O filme se passa numa ilha pacata no Japão e acompanha a história do pequeno Takuya (Keitatsu Koshiyama), de apenas 9 anos, que se descobre na pista de patinação ao assistir às coreografias da jovem Sakura (Kiara Takanashi). Observado pelo treinador Hisashi Arakawa (Sôsuke Ikematsu), o garoto recebe uma oportunidade para treinar como parceiro de Sakura, porém, é chegado o período em que a neve se derrete.
Após a primeira exibição do filme no festival, logo buscaram pela empresa detentora dos direitos, sendo uma das primeiras a chegar, tornando a negociação mais interessante. “Conseguimos uma base de negociação bem interessante, apesar de que os custos de todas as etapas do processo são sempre maiores do que a gente imagina”, explica.
Embora pouco popular, Chico faz questão de exaltar o cinema japonês, citando algumas características particulares. Ele também ressalta o quão difícil é encontrar um filme dessa nacionalidade nos cinemas brasileiros.
“O cinema japonês é um dos melhores do mundo: Ozu, Kurosawa, Mizoguchi, Naruse, Imamura, Yamada, Oshima, pra citar só alguns, estão entre os grandes cineastas da história, cada um com um olhar muito particular sobre o mundo. Mas, mesmo hoje, nem todos os grandes filmes japoneses chegam ao Brasil. Acho que trazer filmes com traços culturais tão diferentes, concepções de mundo tão diversas, só enriquece.”

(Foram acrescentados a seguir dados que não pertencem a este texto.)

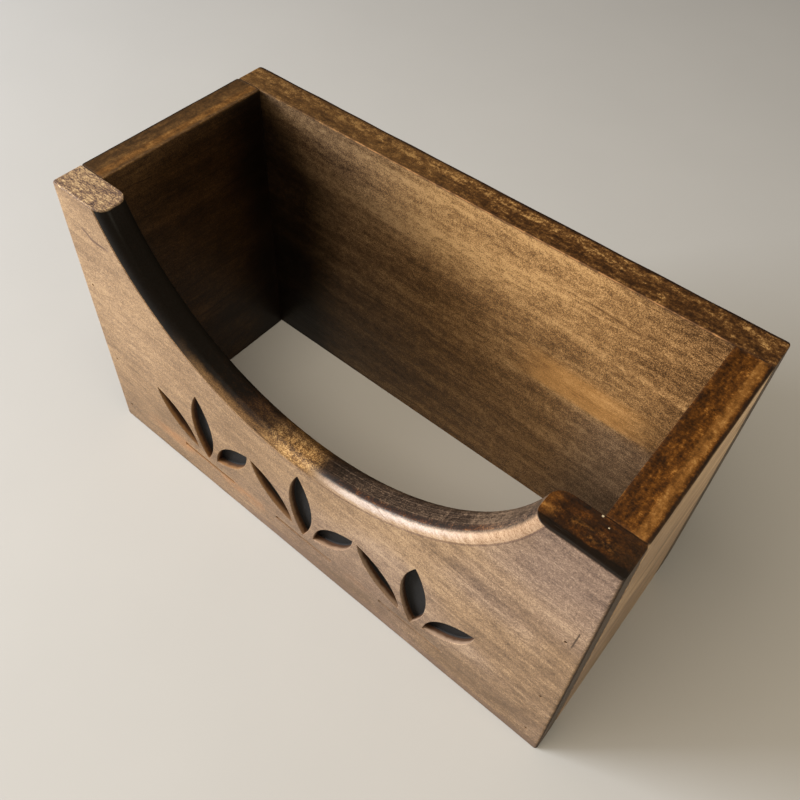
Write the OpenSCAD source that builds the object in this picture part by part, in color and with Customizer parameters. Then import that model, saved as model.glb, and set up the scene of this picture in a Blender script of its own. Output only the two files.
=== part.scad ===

CINEMA NACIONAL E CINEMA NO BRASIL
Com o crescimento do cinema nacional, a dupla não descarta adquirir algum título no futuro. “Se gostarmos dos filmes, por que não? O cinema brasileiro está numa grande fase”, diz Chico. No entanto, ressalta a missão da Michiko, que é trazer para o cinema brasileiro filmes que normalmente não chegariam ao país. Por isso, a prioridade é continuar de olho nos festivais internacionais.
Mesmo com o foco mundo afora, Chico permanece com os pés no Brasil e comenta sobre os mais recentes sucessos. De acordo com o jornalista, o cinema brasileiro está ganhando mais uma chance de um público difícil. Ele também ressalta a importância de medidas como a cota de telas, que reserva sessões de cinema para filmes nacionais.

“Eu acho que estamos vendo isso agora. Ainda Estou Aqui chegando aos 4 milhões de espectadores; O Auto da Compadecida bombando; um filme independente como Baby lotando salas; Chico Bento também conquistando o público. Eu acho que o público redescobriu o cinema brasileiro, que foi tão maltratado por esse público por tanto tempo”, comenta.
Para que o cinema brasileiro continue fazendo sucesso, é preciso muito mais que simples políticas públicas, como observa o jornalista: “Um movimento muito natural que tem acontecido é que os diretores, os artistas, a própria Fernanda Torres e os críticos de cinema têm aproveitado essa onda de Ainda Estou Aqui para indicar outros filmes brasileiros. É necessário. Mas as políticas públicas que ajudem nossos filmes a circular, ou seja, que incentivem a distribuição, precisam ser cada vez mais reforçadas”, completa.
A Michiko está aí para ocupar um espaço que, por muito tempo, permaneceu vazio. Além de Sol de Inverno, a equipe está de olho em outro filme pouco circulado em Cannes. A ideia é buscar o ouro ainda bruto em cada festival, trazendo para o Brasil o melhor do cinema internacional.